After lots of reading around I decided to go for the Polypipe system, using their single room zone valve, and a wireless programmable thermostat.
First job is to insulate the floor with 100mm of Celotex. This is simply laid on the floor slab and the joints taped over to stop it moving about before the screed is laid.
The walls are also insulated with 65mm of Celotex in the cavity, and a further 30mm behind dot’n dab Thermal Check K plasterboard. The floor screed will need room for thermal expansion and contraction, so a thin strip of Celotex 25mm thick is used to isolate the screed from the wall thermally. This is just a friction fit between the Thermal check plasterboard and the under floor Celotex. The loose cable on the floor will provide power to the island.
With a 25mm strip of Celotex all round, a final layer of proprietary Polypipe expansion material is attached to the top of the underfloor Celotex with double sided tape and this bends through 90 degrees up the wall, and in front of door frames etc. It’s also important to use this where the new screed meets the old screed in the existing building so that the new screed is completely isolated to allow for expansion on all sides.
A rigid plastic barrier is laid over the Celotex, which is castellated a bit like a giant egg box, and the 15mm underfloor pipe will be held in place by the castellations. This is attached around the edges by the double sided tape on the expansion strip.
The cable for the island is contained within a conduit and is embedded in the Celatex under the rigid castellated sheet.
The pipe comes in 100m rolls and we’ll be laying 240m of it, so we need 3 rolls. As there must be no joins within the floor screed, this means that all joins must be above floor level, which means laying 3 circuits and then joining them via a simple manifold once they are above the floor, and ideally near the boiler. Here’s the first circuit laid.
..... and the second.
.... and the third. I’ve put a removable wooden plug around the island cable so that there is an appropriately sized square hole to take a box for a floor socket. I don’t want to have to drill anywhere near the pipes! The 3 separate circuits exit the kitchen through conduits in the far wall. The 600mm space down the side and far end will be covered by kitchen units so i did’t want to heat the floor beneath them. The pipes exit the kitchen through the far wall in the 2nd photo .....
... come out in the utility room ...
.. exiting the utility room under the sink. You can see the thermal expansion material crossing the floor between the old floor and the new area to be screeded, ensuring that the heating pipe is protected by conduit as it passes from one to the other. Having exited the utility room under the sink ...
..... the pipes cross the floor of the study in conduits. Why have I lifted twice the width of old screed on the study floor as I appear to need?
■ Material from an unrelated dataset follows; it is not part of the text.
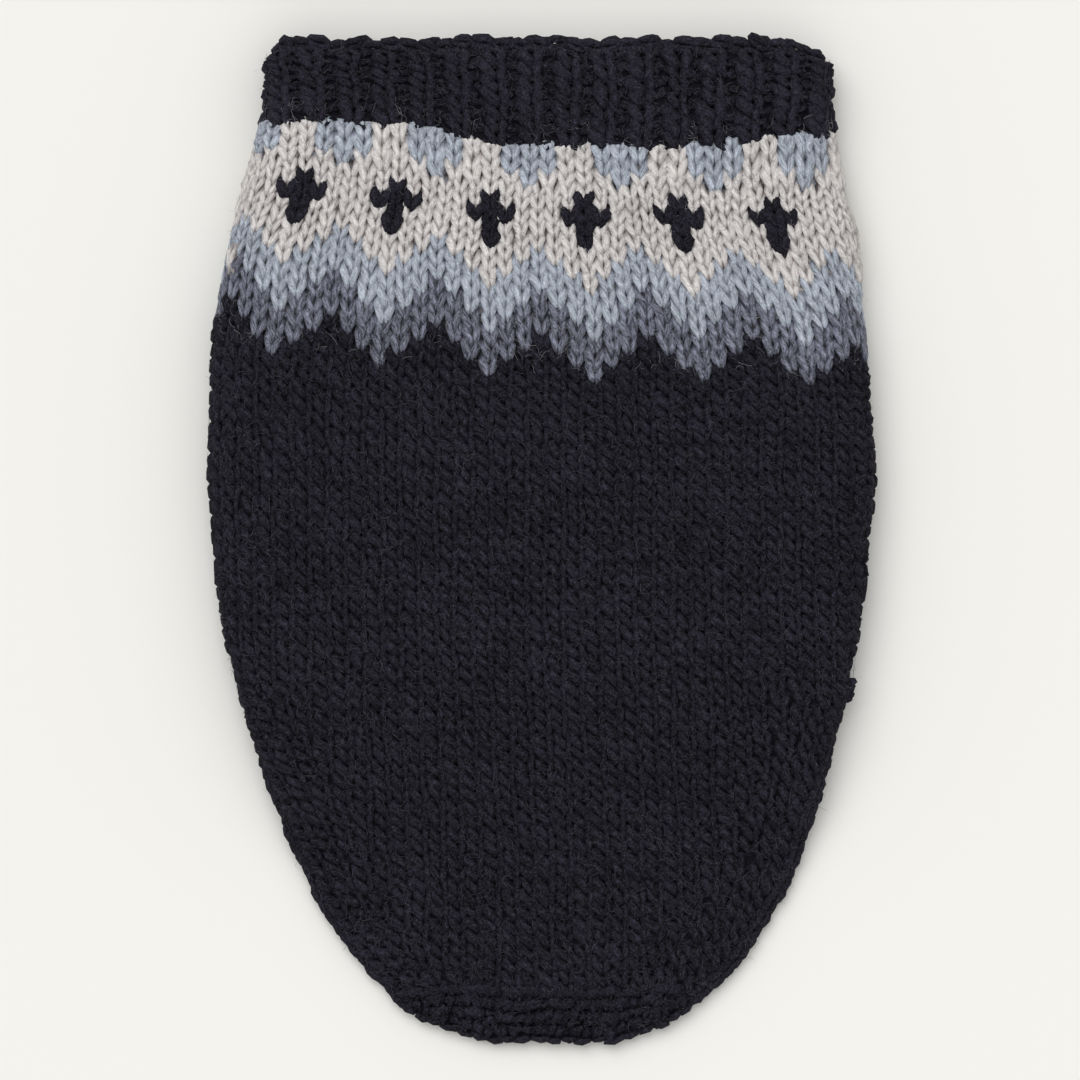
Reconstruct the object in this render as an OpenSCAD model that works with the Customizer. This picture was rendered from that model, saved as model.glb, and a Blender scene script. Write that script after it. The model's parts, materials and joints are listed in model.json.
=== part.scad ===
// A small dog's hand-knitted jumper lying flat, back upwards, collar at +Y.
// Millimetres, +Z up. The origin is on the surface it lies on, under the middle of its outline.
// The tube from collar to belly is two layers of knitting joined by rounded side folds.
// Past the belly only the back goes on, as a single free flap that drapes down to the surface.

/* [Outline] */
// Widest width of the body, laid flat
body_w = 201; // [180:1:220]
// Width of the collar, laid flat
collar_w = 171; // [150:1:178]
// Whole length from the collar's rim to the end of the tail flap
total_l = 303; // [290:1:320]
// Height of the ribbed collar
collar_h = 29; // [20:1:36]
// Height of the colourwork yoke
yoke_h = 62; // [50:1:66]

/* [Knitting] */
// Thickness of one layer of plain knitting
fabric_t = 5; // [4:0.5:6]
// Thickness of one layer of ribbing
rib_t = 6; // [5:0.5:6.5]
// Height of the two layers together, with the hollow between them
loft_h = 19; // [18:0.5:22]
// Thickness of the strands carried behind the yoke
float_t = 1; // [0.8:0.1:1.2]

/* [Underside] */
// Length of a leg opening along the body
leg_l = 44; // [36:1:48]
// Width of a leg opening
leg_w = 32; // [26:1:36]
// Distance of a leg opening's middle from the middle line
leg_x = 60; // [56:1:62]
// Where the middle of a leg opening lies along the body
leg_y = 20; // [16:1:24]
// Width of the ribbed cuff around a leg opening
cuff_w = 7; // [5:0.5:8]
// Width of the ribbed end of the belly
belly_hem_w = 12; // [8:1:16]

/* [Tail flap] */
// Where the flap starts to hang free, along the body
hinge_y = -45; // [-50:1:-40]
// Length over which the flap drapes down to the surface
drape_l = 62; // [50:1:70]
// Length of the ridged hem at the tail's end
hem_l = 14; // [10:1:18]
// Thickness of the ridged hem
hem_t = 6; // [5:0.5:6.5]
// Width of the edge stitches along each side of the flap
edge_w = 3; // [2:0.5:5]
// Free space between the fixed back and the flap's fold line
fold_gap = 5.8; // [5.8:0.1:7]

/* [Hidden] */

navy = [0.13, 0.13, 0.16];
navy_rib = [0.16, 0.16, 0.19];
cream = [0.83, 0.81, 0.78];
sky = [0.66, 0.69, 0.74];
slate = [0.42, 0.43, 0.49];

top_y = total_l / 2;
rim_h = 3;                              // the cast-off edge at the collar's rim
collar_y = top_y - collar_h;            // where the collar meets the yoke
motif_y = collar_y - yoke_h * 0.6;
sky_y = collar_y - yoke_h * 0.8;
yoke_y = collar_y - yoke_h;             // where the yoke meets the plain body
widest_y = 18;
flare_power = 1.9;                      // how the yoke widens from the collar
fold_r = loft_h / 2;                    // the side folds are half round
side_y = hinge_y + fold_gap;            // where the two layers part
arc_steps = 8;
slice = 6;                              // distance between two sections of a swept piece

// The tail end is a superellipse from the widest place to the tip.
tail_reach = widest_y + total_l / 2;
tail_n = 1.62;
tail_m = 0.37;

function tail_w(y, inset) =
    (body_w / 2 - inset) * pow(max(0, 1 - pow((widest_y - y) / (tail_reach - inset), tail_n)), tail_m);

function half_w(y) =
    y >= collar_y ? collar_w / 2 :
    y >= widest_y ? body_w / 2 - (body_w - collar_w) / 2
        * pow((y - widest_y) / (collar_y - widest_y), flare_power) :
    tail_w(y, 0);

function steps(a, b) = let (n = ceil(abs(b - a) / slice)) [for (i = [0:n]) a + (b - a) * i / n];

// Points of a flattened ring at one place, `inset` in from its outer face.
function ring(y, inset) =
    let (r = fold_r - inset, x = half_w(y) - fold_r)
    [for (side = [1, -1], i = [0:2 * arc_steps])
        let (a = -90 + 180 * i / (2 * arc_steps))
        [side * (x + r * cos(a)), y, fold_r + side * r * sin(a)]];

// A wall between an outer and an inner set of outlines, each swept along the body.
// A closed wall runs all the way round, and an open one is a strip with two long edges.
module wall_between(outer, inner, closed = true) {
    count = len(outer[0]);
    rows = len(outer);
    last = closed ? count - 1 : count - 2;
    function at(layer, row, i) = (layer * rows + row) * count + i % count;
    walls = [for (row = [0:rows - 2], i = [0:last])
        each [[at(0, row, i), at(0, row, i + 1), at(0, row + 1, i + 1), at(0, row + 1, i)],
              [at(1, row, i + 1), at(1, row, i), at(1, row + 1, i), at(1, row + 1, i + 1)]]];
    ends = [for (i = [0:last])
        each [[at(0, 0, i + 1), at(0, 0, i), at(1, 0, i), at(1, 0, i + 1)],
              [at(0, rows - 1, i), at(0, rows - 1, i + 1), at(1, rows - 1, i + 1), at(1, rows - 1, i)]]];
    edges = closed ? [] : [for (row = [0:rows - 2])
        each [[at(0, row, 0), at(0, row + 1, 0), at(1, row + 1, 0), at(1, row, 0)],
              [at(0, row + 1, count - 1), at(0, row, count - 1), at(1, row, count - 1),
               at(1, row + 1, count - 1)]]];
    polyhedron(points = [for (l = [outer, inner], r = l) each r], faces = concat(walls, ends, edges));
}

// A tube wall swept through the given places along the body.
module tube_wall(places, outer_inset, wall) {
    wall_between([for (y = places) ring(y, outer_inset)], [for (y = places) ring(y, outer_inset + wall)]);
}

// A solid swept through closed outlines that all have the same number of points.
module swept(outlines) {
    count = len(outlines[0]);
    rows = len(outlines);
    walls = [for (row = [0:rows - 2], i = [0:count - 1])
        let (j = (i + 1) % count)
        [row * count + i, row * count + j, (row + 1) * count + j, (row + 1) * count + i]];
    near = [for (i = [count - 1:-1:0]) i];
    far = [for (i = [0:count - 1]) (rows - 1) * count + i];
    polyhedron(points = [for (o = outlines) each o], faces = concat(walls, [near, far]));
}

// The plane shape of a flat layer between two places, up to where the side folds start.
module layer_shape(y_low, y_high) {
    places = steps(y_low, y_high);
    polygon(concat([for (y = places) [half_w(y) - fold_r, y]],
                   [for (i = [len(places) - 1:-1:0]) [fold_r - half_w(places[i]), places[i]]]));
}

module leg_shape(grow) {
    straight = leg_l - leg_w;
    union() {
        for (end = [-1, 1])
            translate([0, end * straight / 2]) circle(d = leg_w + 2 * grow, $fn = 48);
        square([leg_w + 2 * grow, straight], center = true);
    }
}

module collar_rib() {
    color(navy_rib) tube_wall([top_y - rim_h, top_y - collar_h / 2, collar_y], 0, rib_t);
}

module collar_cast_off_edge() {
    edge_inset = 0.8;
    color(navy_rib) tube_wall([top_y, top_y - rim_h], edge_inset, rib_t - 2 * edge_inset);
}

module yoke_motif_band() { color(cream) tube_wall(steps(collar_y, motif_y), 0, fabric_t); }

module yoke_sky_band() { color(sky) tube_wall(steps(motif_y, sky_y), 0, fabric_t); }

module yoke_slate_band() { color(slate) tube_wall(steps(sky_y, yoke_y), 0, fabric_t); }

// The strands of the colours not in use, carried along the inside of the yoke.
module yoke_floats() { color(cream) tube_wall(steps(collar_y - 1, yoke_y + 1), fabric_t, float_t); }

module back_panel() {
    color(navy) translate([0, 0, loft_h - fabric_t]) linear_extrude(fabric_t) layer_shape(side_y, yoke_y);
}

module chest_panel() {
    color(navy) linear_extrude(fabric_t) difference() {
        layer_shape(hinge_y + belly_hem_w, yoke_y);
        for (side = [-1, 1]) translate([side * leg_x, leg_y]) leg_shape(cuff_w);
    }
}

module belly_hem() {
    color(navy_rib) linear_extrude(rib_t) layer_shape(hinge_y, hinge_y + belly_hem_w);
}

module leg_cuff(side) {
    color(navy_rib) translate([side * leg_x, leg_y]) linear_extrude(rib_t) difference() {
        leg_shape(cuff_w);
        leg_shape(0);
    }
}

// One half-round side fold, with the seam that joins back and belly along its middle.
module side_seam(side) {
    function fold(y, inset) = [for (p = ring(y, inset)) if (p[0] > 0) p];
    places = steps(yoke_y, side_y);
    color(navy) mirror([side < 0 ? 1 : 0, 0, 0])
        wall_between([for (y = places) fold(y, 0)], [for (y = places) fold(y, fabric_t)], closed = false);
}

// Height of the flap's middle surface as it drapes from the back's level to the surface.
fold_z = loft_h - fabric_t / 2;
function drape_z(y, t) =
    let (s = min(1, max(0, (hinge_y - y) / drape_l)), low = t / 2)
    fold_z + (low - fold_z) * s * s * (3 - 2 * s);

// A flat strip of the flap between two sides, each a function of the place along the body.
function strip(y, left, right, t) =
    let (z = drape_z(y, t))
    [[left, y, z - t / 2], [left, y, z + t / 2], [right, y, z + t / 2], [right, y, z - t / 2]];

hem_y = hem_l - total_l / 2;            // where the plain flap meets its hem

// The round edge along which the flap folds, and the flap as far as its edges and hem.
module tail_panel() {
    fold_l = 2 * (tail_w(hinge_y, edge_w) - fold_r / 2);
    function inner(y) = tail_w(y, edge_w);
    color(navy) union() {
        translate([-fold_l / 2, hinge_y, fold_z]) rotate([0, 90, 0])
            cylinder(d = fabric_t, h = fold_l, $fn = 32);
        swept([for (y = steps(hinge_y, hem_y)) strip(y, -inner(y), inner(y), fabric_t)]);
    }
}

// The column of edge stitches down one side of the flap.
module tail_edge(side) {
    free_y = hinge_y - fabric_t;
    color(navy) mirror([side < 0 ? 1 : 0, 0, 0])
        swept([for (y = steps(free_y, hem_y)) strip(y, tail_w(y, edge_w), tail_w(y, 0), fabric_t)]);
}

// The garter-stitch hem rounds off the tail.
module tail_hem() {
    turns = 14;
    last_turn = 88;
    start_turn = asin(pow((widest_y - hem_y) / tail_reach, tail_n / 2));
    function place(a) = widest_y - tail_reach * pow(sin(a), 2 / tail_n);
    color(navy_rib) swept([for (i = [0:turns])
        let (y = place(start_turn + (last_turn - start_turn) * i / turns))
        strip(y, -tail_w(y, 0), tail_w(y, 0), hem_t)]);
}

collar_rib();
collar_cast_off_edge();
yoke_motif_band();
yoke_sky_band();
yoke_slate_band();
yoke_floats();
back_panel();
chest_panel();
belly_hem();
leg_cuff(-1);  // leg_cuff_left
leg_cuff(1);  // leg_cuff_right
side_seam(-1);  // side_seam_left
side_seam(1);  // side_seam_right
tail_panel();
tail_edge(-1);  // tail_edge_left
tail_edge(1);  // tail_edge_right
tail_hem();
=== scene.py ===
"""A small dog's hand-knitted jumper, lying flat with its back upwards."""
import json
import math

import bpy
import numpy as np
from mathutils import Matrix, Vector


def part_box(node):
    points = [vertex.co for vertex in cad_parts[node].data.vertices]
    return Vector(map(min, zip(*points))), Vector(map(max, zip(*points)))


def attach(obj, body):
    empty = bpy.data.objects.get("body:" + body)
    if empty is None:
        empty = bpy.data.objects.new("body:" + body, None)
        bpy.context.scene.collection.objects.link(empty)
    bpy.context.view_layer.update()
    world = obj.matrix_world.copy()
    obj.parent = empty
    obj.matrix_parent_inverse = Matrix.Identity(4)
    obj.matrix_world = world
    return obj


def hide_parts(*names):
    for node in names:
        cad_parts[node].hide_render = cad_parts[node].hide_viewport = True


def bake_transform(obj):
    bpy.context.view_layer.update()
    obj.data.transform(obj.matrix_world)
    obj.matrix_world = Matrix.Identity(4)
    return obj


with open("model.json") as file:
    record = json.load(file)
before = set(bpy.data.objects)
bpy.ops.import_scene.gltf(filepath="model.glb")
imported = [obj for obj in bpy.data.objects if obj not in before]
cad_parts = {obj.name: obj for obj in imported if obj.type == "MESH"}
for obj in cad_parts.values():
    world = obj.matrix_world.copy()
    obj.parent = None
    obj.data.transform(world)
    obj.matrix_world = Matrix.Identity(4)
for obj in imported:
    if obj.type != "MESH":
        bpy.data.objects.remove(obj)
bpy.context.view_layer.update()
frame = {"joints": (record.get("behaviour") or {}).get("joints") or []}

bl_info = {
    "name": "Knitted Dog Jumper",
    "version": (1, 0, 0),
    "blender": (4, 5, 0),
    "location": "3D View > Sidebar > Jumper",
    "description": "Knits a small dog's jumper stitch by stitch around its packed frame",
    "category": "Add Mesh",
}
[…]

Well, a clear run 600mm wide was needed, and the cynical may say that having measured where the side of the excavation had to be the night before, I then excavated 600mm on the wrong side of the line. I couldn’t possibly comment! Anyway - here it is with battens screwed to the floor slab ready to be covered with 18mm floor grade chipboard. I decided against laying a concrete screed as it would take weeks to dry sufficiently to relay the carpet and I wanted it back down asap.
.... and finally the pipes exit the wall in the garage just above the dpc, again protected in conduit. There on the right are the carefully drilled holes for the pipes in the wrong position! No harm done. They can easily be filled in. You’ll notice that I’ve taped over the ends of all pipes to ensure that no grit gets inside them whilst they are snaking about during laying. That would be the kiss of death to the pump.
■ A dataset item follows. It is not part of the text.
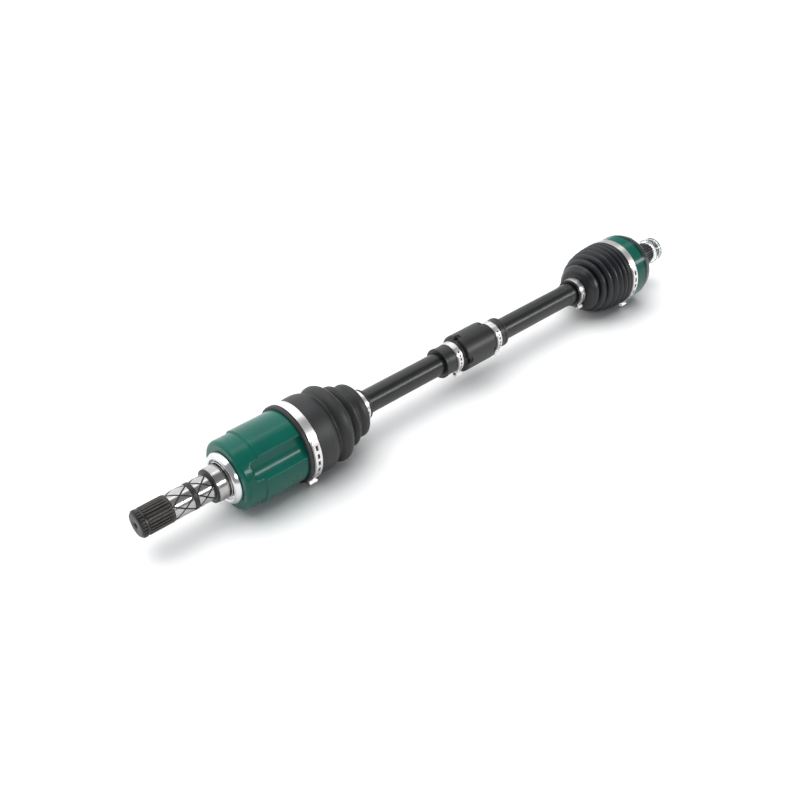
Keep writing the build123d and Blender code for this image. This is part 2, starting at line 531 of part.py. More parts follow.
NODES = {
    "inboard_stub_shaft": inboard_stub_shaft,
    "inboard_housing": inboard_housing,
    "inboard_dust_shield": inboard_dust_shield,
    "inboard_stub_circlip": lambda: open_ring(
        STUB_GROOVE_X + CIRCLIP_PLAY, GROOVE_WIDTH - 2.0 * CIRCLIP_PLAY,
        SPLINE_RADIUS - GROOVE_DEPTH, CIRCLIP_RADIUS, CIRCLIP_GAP_ANGLE),
    "plunge_stop_ring": plunge_stop_ring,
    "inboard_boot": inboard_boot,
    "inboard_large_clamp": lambda: ear_clamp(*INBOARD_LARGE_CLAMP),
    "inboard_small_clamp": lambda: ear_clamp(*INBOARD_SMALL_CLAMP),
    "tripod_spider": tripod_spider,
    "spider_snap_ring": lambda: open_ring(
        TRIPOD_X - SPIDER_WIDTH / 2.0 - SNAP_RING_WIDTH, SNAP_RING_WIDTH,
        SPIDER_BORE_RADIUS - GROOVE_DEPTH, SPIDER_BORE_RADIUS + SNAP_RING_HEIGHT, SNAP_RING_GAP_ANGLE),
    "axle_shaft": axle_shaft,
    "damper_rubber": damper_rubber,
    "damper_mass": damper_mass,
    "damper_clamp_left": lambda: ear_clamp(*DAMPER_CLAMP_LEFT),
    "damper_clamp_right": lambda: ear_clamp(*DAMPER_CLAMP_RIGHT),
    "outboard_boot": outboard_boot,
    "outboard_small_clamp": lambda: ear_clamp(*OUTBOARD_SMALL_CLAMP),
    "outboard_large_clamp": lambda: ear_clamp(*OUTBOARD_LARGE_CLAMP),
    "inner_race": inner_race,
    "inner_race_snap_ring": lambda: open_ring(
        BALL_JOINT_X + INNER_RACE_WIDTH / 2.0, SNAP_RING_WIDTH,
        INNER_RACE_BORE_RADIUS - GROOVE_DEPTH, INNER_RACE_BORE_RADIUS + SNAP_RING_HEIGHT,
        SNAP_RING_GAP_ANGLE),
    "ball_cage": ball_cage,
    "outer_race": outer_race,
    "outboard_stub_protector": outboard_stub_protector,
}


def main():
    """Build every node and write it to its own file."""
    os.makedirs("parts", exist_ok=True)
    shapes = {name: make() for name, make in NODES.items()}
    for number, angle in enumerate(TRUNNION_ANGLES, start=1):
        shapes[f"roller_{number}"] = roller(angle)
        shapes[f"roller_needles_{number}"] = roller_needles(angle)
        shapes[f"roller_retainer_{number}"] = roller_retainer(angle)
    for number, angle in enumerate(BALL_ANGLES, start=1):
        shapes[f"ball_{number}"] = ball(angle)
    for name, shape in shapes.items():
        export_step(shape, os.path.join("parts", name + ".step"))


main()
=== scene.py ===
"""The looks of the drive axle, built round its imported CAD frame.

The axle lies along X and angles about it are measured from +Y towards +Z. Outlines are written in
millimetres, as (x, radius) or (x, radius, rounding), and turned into metres when a mesh is made.
"""
import json
import math
from itertools import product

import bmesh
import bpy
import numpy as np
from mathutils import Matrix, Vector


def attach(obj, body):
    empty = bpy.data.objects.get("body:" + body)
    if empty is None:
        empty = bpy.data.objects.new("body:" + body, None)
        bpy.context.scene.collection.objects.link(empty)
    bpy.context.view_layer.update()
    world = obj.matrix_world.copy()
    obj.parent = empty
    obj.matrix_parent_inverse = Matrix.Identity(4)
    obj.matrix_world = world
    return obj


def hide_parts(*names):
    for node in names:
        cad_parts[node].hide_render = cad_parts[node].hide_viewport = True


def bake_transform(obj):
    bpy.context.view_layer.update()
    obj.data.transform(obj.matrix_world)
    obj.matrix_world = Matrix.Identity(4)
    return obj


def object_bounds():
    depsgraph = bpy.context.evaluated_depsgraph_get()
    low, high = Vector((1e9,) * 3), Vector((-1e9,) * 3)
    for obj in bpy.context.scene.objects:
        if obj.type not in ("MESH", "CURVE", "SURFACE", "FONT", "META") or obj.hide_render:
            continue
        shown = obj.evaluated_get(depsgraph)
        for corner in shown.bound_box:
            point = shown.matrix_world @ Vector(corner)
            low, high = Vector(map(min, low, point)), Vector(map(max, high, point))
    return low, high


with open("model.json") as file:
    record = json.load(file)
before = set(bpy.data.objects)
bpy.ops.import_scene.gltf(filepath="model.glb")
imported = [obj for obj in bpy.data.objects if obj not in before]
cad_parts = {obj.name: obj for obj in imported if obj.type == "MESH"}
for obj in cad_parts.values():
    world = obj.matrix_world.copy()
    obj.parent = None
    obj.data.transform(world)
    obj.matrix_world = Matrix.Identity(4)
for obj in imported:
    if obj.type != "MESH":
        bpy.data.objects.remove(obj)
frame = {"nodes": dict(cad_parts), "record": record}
cad_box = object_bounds()
nodes = frame["nodes"]

MM = 0.001
TURN = 2.0 * math.pi

# ---------------------------------------------------------------- sizes in mm, counts and shares
SPLINE_RADIUS = 13.8
SPLINE_ROOT = 12.7
SPLINE_TEETH = 27
RUN_OUT_DROP = 0.15
PILOT_RADIUS = 13.4
LARGE_SEAT = 41.2
SMALL_SEAT = 16.0
DAMPER_SEAT = 16.6
LARGE_BAND_WIDTH = 9.4
BODY_SEGMENTS = 192
BOOT_SEGMENTS = 160
TOOTH_SEGMENTS = SPLINE_TEETH * 14
CORNER_RADIUS = 0.25
CORNER_SHARE = 0.45
SUPPORT = 0.18
CLOSE = 1e-6

# A corner flatter than this, in radians, isn't rounded.
NEARLY_STRAIGHT = math.pi - 0.02

# ---------------------------------------------------------------- angles round the axle, in degrees
FLUTE_ANGLES = (30.0, 150.0, 270.0)
TRACK_ANGLES = (90.0, 210.0, 330.0)
BALL_ANGLES = (30.0, 90.0, 150.0, 210.0, 270.0, 330.0)
NOTCH_ANGLES = (87.0, 177.0, 267.0, 357.0)
EAR_ANGLE = 232.0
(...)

Next job is to join the 3 flows and 3 returns into a single flow and return by constructing a simple manifold for each using elbows, spigots and T’s. Whilst not strictly necessary, I’ve put an inline stop in each circuit so that in the event of future problems I can isolate each part of the circuit independently and it will also help to balance the flow between the 3 circuits in the event that they are not even.
Next job was to check for leaks before the screed gets laid over the top and its embedded in concrete forever. No photos of that but I simply connected a domestic hose to the flow and a spare inline stop to the return and filled each circuit in turn. Once the flow from the hose was steady I closed the inline stop in the return whilst leaving the hose switched on and checked for leaks along the entire length of the pipework. As there are no joins other than those you see in the photo of the manifolds I wasn’t expecting any, but just wanted to ensure there were no manufacturing errors.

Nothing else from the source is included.